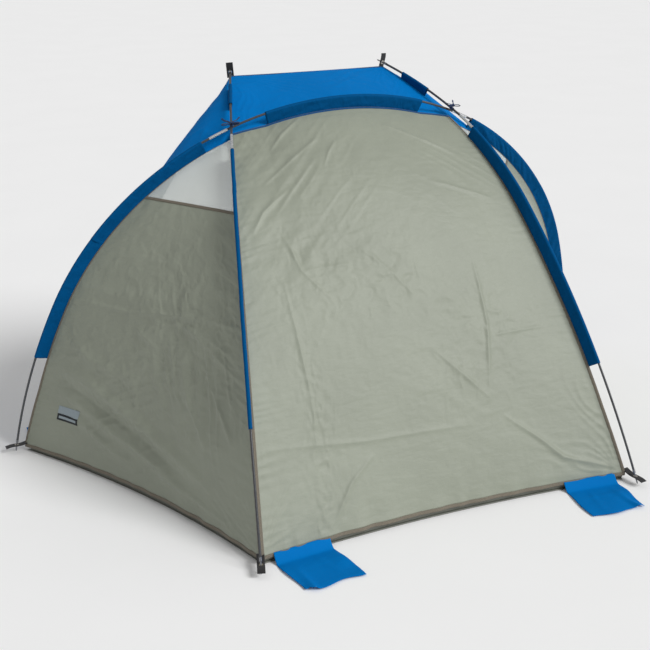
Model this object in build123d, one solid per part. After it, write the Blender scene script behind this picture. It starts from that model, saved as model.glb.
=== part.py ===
"""Beach tarp shelter: one long hoop pole, two side poles, sewn walls, awning, groundsheet and sand flaps.

Frame: +Z up, the open front faces -Y, +X is the right-hand side seen from the front.
The origin is at the middle of the footprint on the ground. Lengths are in millimetres.
"""
from build123d import *
from math import sin, cos, radians, degrees, pi
import os

# ---------------------------------------------------------------- driving dimensions
REAR_HALF = 700.0          # half the distance between the rear pole feet
FRONT_HALF = 1200.0        # half the distance between the front pole feet
DEPTH = 1170.0             # rear foot line to front foot line
REAR_Y = 604.7             # rear foot line, measured from the origin

HOOP_LEAN = 13.0           # the hoop's plane leans back by this angle
HOOP_FOOT_LEAN = 7.3       # each hoop leg leans inward at its foot
HOOP_LEG = (610.0, 2440.0)         # length and bend radius of the lower leg
HOOP_SHOULDER = (740.0, 1095.0)    # length and bend radius of the shoulder

SIDE_AZIMUTH = 13.4        # side pole's heading at its foot, turned inward from straight ahead
SIDE_ELEVATION = 65.0      # and its rise
SIDE_TWIST = -9.5          # its bending plane, turned about the pole
SIDE_RUNS = ((1050.0, 4150.0), (478.0, 1143.0), (400.0, 1911.0))

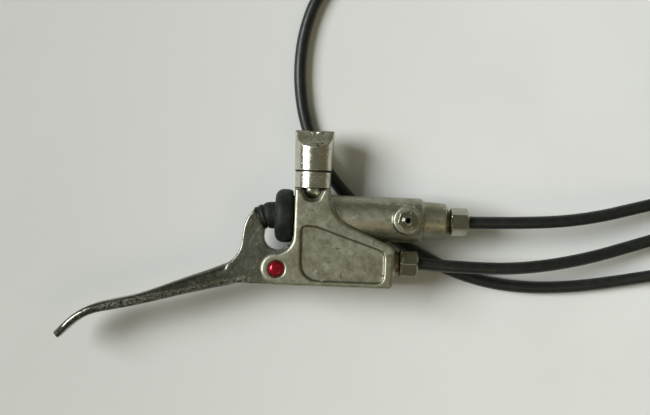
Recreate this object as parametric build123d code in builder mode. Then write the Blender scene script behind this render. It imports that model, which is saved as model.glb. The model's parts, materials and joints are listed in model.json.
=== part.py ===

################

TASK PROMPT
Repeat precisely the lines of the data starting at the one containing "Recreate this object", last line included.

FINISHED EXERCISE
Recreate this object as parametric build123d code in builder mode. Then write the Blender scene script behind this render. It imports that model, which is saved as model.glb. The model's parts, materials and joints are listed in model.json.
=== part.py ===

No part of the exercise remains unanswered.